We do have standard goals though: to strive for the artist’s success, to fight for what’s in the artist’s best interests, to develop and leverage the artist’s career – all huge challenges (though very exciting – I’m talking for myself). To achieve these goals we put our efforts on taking all the barriers off the way so that processes can flow, liaising between the various parties the business involves, analyzing scenarios in order to track and create opportunities, advicing the artists about their career and business development, and that’s just for a start. Not to mention that we need to continuously develop ourselves by acquiring new skills, using our creativity and enhancing our abilities to handle marketing, strategy, technology, logistics, relationships, bureaucracy, legal issues and so on. See why it’s hard to explain? The variety of roles is endless, but so are the possibilities and opportunities, and that’s what makes the work so interesting.

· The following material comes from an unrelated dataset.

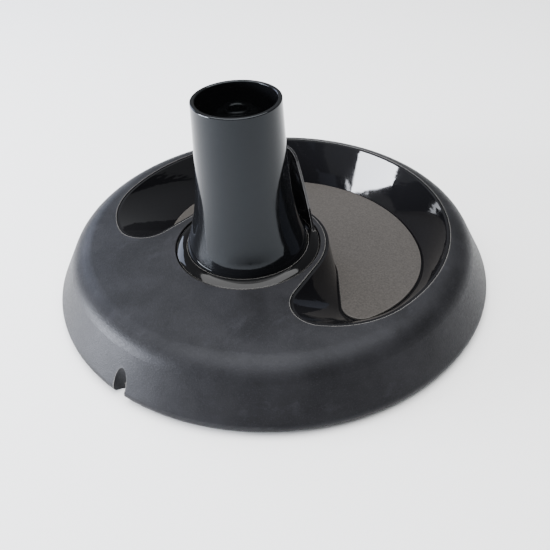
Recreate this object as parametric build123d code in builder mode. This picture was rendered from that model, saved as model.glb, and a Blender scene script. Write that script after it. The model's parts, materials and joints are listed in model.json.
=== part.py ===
"""Round pedestal base: a weighted, moulded foot with a kidney-shaped tray that lifts out,
and the lower section of a glossy column that swivels in it.

Millimetres, +Z up. The origin is the centre of the round base, on the floor.
The tray is in front (-Y). The column and the cord notch are behind (+Y).
"""
import os
from math import acos, atan2, cos, degrees, hypot, radians, sin, sqrt

from build123d import *

os.makedirs("parts", exist_ok=True)

# ---------------------------------------------------------------- driving dimensions

# base shell
floor_gap = 1.5            # the shell's rim stands clear of the floor, on the rubber feet
shell_top = 49.0
shell_foot_r = 193.8       # where the sloping wall would meet the rim's plane
shell_shoulder_r = 168.0   # where the sloping wall would meet the top plane
shoulder_round = 22.0
foot_round = 6.0
shell_wall = 3.2
rim_inner_r = 181.0
rim_height = 9.0
rim_round = 0.8            # on the edges of the openings in its top
boss_hole_depth = 14.0

# column, on an upright axis behind the centre of the base
column_y = 32.0
column_top = 178.0
column_foot_r = 51.0
column_wall = 3.0
socket_r = 30.5            # takes the next section of the column
socket_floor = 144.0
chamber_r = 29.0           # below the socket, for the centring disc and its nut
ledge_z = 126.0

# swivel: the shell's neck, the foot ring that turns in it, and the stop
neck_r = 61.5
neck_skirt = 2.0
neck_bottom = 36.0
ring_r = 60.5
swivel_limit = 45.0        # degrees each way

# kidney tray
tray_gap = 0.5             # all round, between the tray and the shell's opening
tray_wall = 2.2
tray_top = 48.2
tray_bottom = 5.3
tray_floor = 7.3
mat_gap = 0.3
mat_thickness = 1.5
mat_clearance = 0.6        # all round, between the mat and the tray's walls
mat_round = 0.5
# outlines: front arc radius and centre y, arc radius round the column, tip x, y and radius,
# flank radius
RIM = (151.5, -6.0, 66.0, 95.0, 59.5, 25.0, 78.0)
FLOOR = (135.5, -1.5, 77.0, 99.0, 8.5, 16.6, 95.6)
wall_levels = 5            # outlines that each face of the wall is lofted through

# shield on the tray side of the column
shield_foot_r = 59.3
shield_top_r = 53.5
shield_wall = 2.6
shield_foot_z = 47.2
shield_top_z = 117.5
shield_foot_half = 38.0    # half widths, seen from the front
shield_top_half = 14.0
shield_round = 14.0
shield_clear = 20.0        # the cut that shapes it starts this far in front of the axis

# underside
plate_r = 179.5
plate_bottom = 2.5
plate_top = 5.0
fastener_count = 6         # of plate screws, and of feet
boss_ring_r = 171.0
boss_r = 4.5
feet_ring_r = 150.0
foot_r = 10.0
foot_edge = 0.8
foot_stem_r = 3.0
access_r = 22.0
cap_lip = 3.0
cap_thickness = 1.3
cap_gap = 0.2
cap_wall = 2.0

# hub that carries the swivel
hub_r = 50.0
hub_top = 29.0
hub_round = 1.5
washer_seat_z = 28.0
washer_gap = 0.5
thrust_washer_bore = 14.5
hub_web_z = 16.0           # the lock washers press up on the web from below
hub_chamber_r = 21.0
bush_r = 13.0
washer_r = 34.0
spindle_r = 10.0
spindle_hole_r = 10.05     # in the parts that it passes through
spindle_bore = 7.0
spindle_chamfer = 0.8
spindle_bottom = 6.5
spindle_top = 143.0
running_gap = 0.1
turntable_r = 56.0
turntable_bottom = 30.1
turntable_top = 34.0
stop_ring_r = 45.0
stop_pin_r = 2.5
pin_gap = 0.4
pin_bottom = 19.0
pin_top_gap = 1.0          # below the top of the turntable, whose slot it stands in
hub_bolt_ring_r = 38.0
column_screw_ring_r = 39.0
column_screw_angles = (-90, 30, 150)

# ballast
block_r = 164.0
block_y = 62.0
block_top = 36.0
block_gap = 2.0
block_round = 1.0
bar_inner_r = 151.0
bar_outer_r = 164.5
bar_top = 22.0
bar_y = -8.0
bar_screw_angles = (-20, -65, -115, -160)
block_screw_spots = ((40, 125), (-40, 125), (105, 105), (-105, 105))

# cord way, from the hollow spindle to the notch at the back
cord_way = 12.0
cord_slot_length = 32.0    # half of it lies outside the plate's edge
cord_way_top = 15.0
notch_r = 6.2
notch_y = 187.0
notch_pad_r = 9.0
notch_pad_y = 181.0
notch_pad_z = 8.0
clamp_y = 151.0
clamp_bay = (40.0, 26.0)
clamp_bay_y = 155.0
clamp_size = (34.0, 12.0)
clamp_corner = 3.0
clamp_height = 10.0
clamp_groove_r = 4.5
clamp_screw_bottom = 3.0
clamp_screw_x = 12.0

# fasteners
m4_r = 1.9
m5_r = 2.4
m6_r = 3.0
m5_head_r = 4.5
m6_head_r = 5.6
pan_head_r = 4.0
pan_head_height = 1.8
pan_head_round = 1.2
head_depth = 2.2
m5_length = 10.9
m6_length = 15.0
m4_length = 14.0
thread_gap = 0.05
hole_gap = 0.1             # round the screws in their clearance holes
tapped_depth = 16.0
washer_outer_r = 17.0
washer_thickness = 1.5
wave_height = 1.2
web_gap = 0.3
nut_flats = 30.0
nut_height = 6.0
disc_thickness = 8.0
disc_gap = 0.2
disc_holes = 3
disc_hole_r = 4.0
disc_hole_ring_r = 21.5

column_axis = Axis((0, column_y, 0), (0, 0, 1))
column_profile = Plane(origin=(0, column_y, 0), x_dir=(1, 0, 0), z_dir=(0, -1, 0))
on_base = (Align.CENTER, Align.CENTER, Align.MIN)


# ---------------------------------------------------------------- helpers

def around(radius, angles, centre_y=0.0):
    """Spots on a circle, at these angles in degrees from +X."""
    return [(radius * cos(radians(a)), centre_y + radius * sin(radians(a))) for a in angles]


def on_column(z):
    """A level plane at height z, centred on the column's axis."""
    return Plane(origin=(0, column_y, z), x_dir=(1, 0, 0), z_dir=(0, 0, 1))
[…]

But aside of the hard task of defining my role in the music business, I must confess there is one question that is much more difficult to answer: "why did you decide to work with music?"
Well, one thing I always had in mind was that I would choose my profession based on my passion. I’ve heard several people say they would never work with something they are passionate about, fearing that they would end up losing their passion when it becomes an obligation. “That might make sense”, I thought, “…or not”. Honestly I can say that the most successful, and more importantly, the happiest people I’ve ever met are deeply passionate about what they do – be it business, music, or anything else.
I cannot say exactly when I discovered my passion for music because I cannot recall a time when it was not present, but I do recall two decisive moments that brought me here. The first one was when I decided I wanted to – actually needed to – live for music and be surrounded by it. At the risk of sounding over sensitive, I have to say I’m one of those people who need to see a meaning in everything they do, and I realized by that time that music is the one thing that brings feeling into my life, as well as inspiration, motivation and, consequently, the meaning. At this point I had studied drums and guitar and had a great time playing in bands, but being very selective and demanding when it comes to music creation, I always acknowledged that my talent for that wouldn’t be as great as of those who create great music that inspires and transmits passion and feeling. But while I reached this sad conclusion, I was sure that my strong passion for music was telling me something, and I should keep reflecting on what my contributions for it were meant to be. So after long thinking, self-evaluating and pondering a number of factors, I got to the second decisive moment, which was when it became clear that I could – and should – blend my passion for music with my aspiration and drive for business and my strategic thinking. Though the music business looked like a crazy world, it felt like the right path for me, and I accepted the challenge.
Along the way I’ve met many gifted musicians who had the real talent to make great music, and as the difficulty to enter the music industry led them to give up, one by one, of their dreams to make a living out of their music, I felt I should do something to change this scenario. And so I got into Artist Management, embracing it and concentrating all efforts on making it possible for these talented, creative musicians to build successful musical careers, as well as for us, music lovers, to listen to their masterpieces.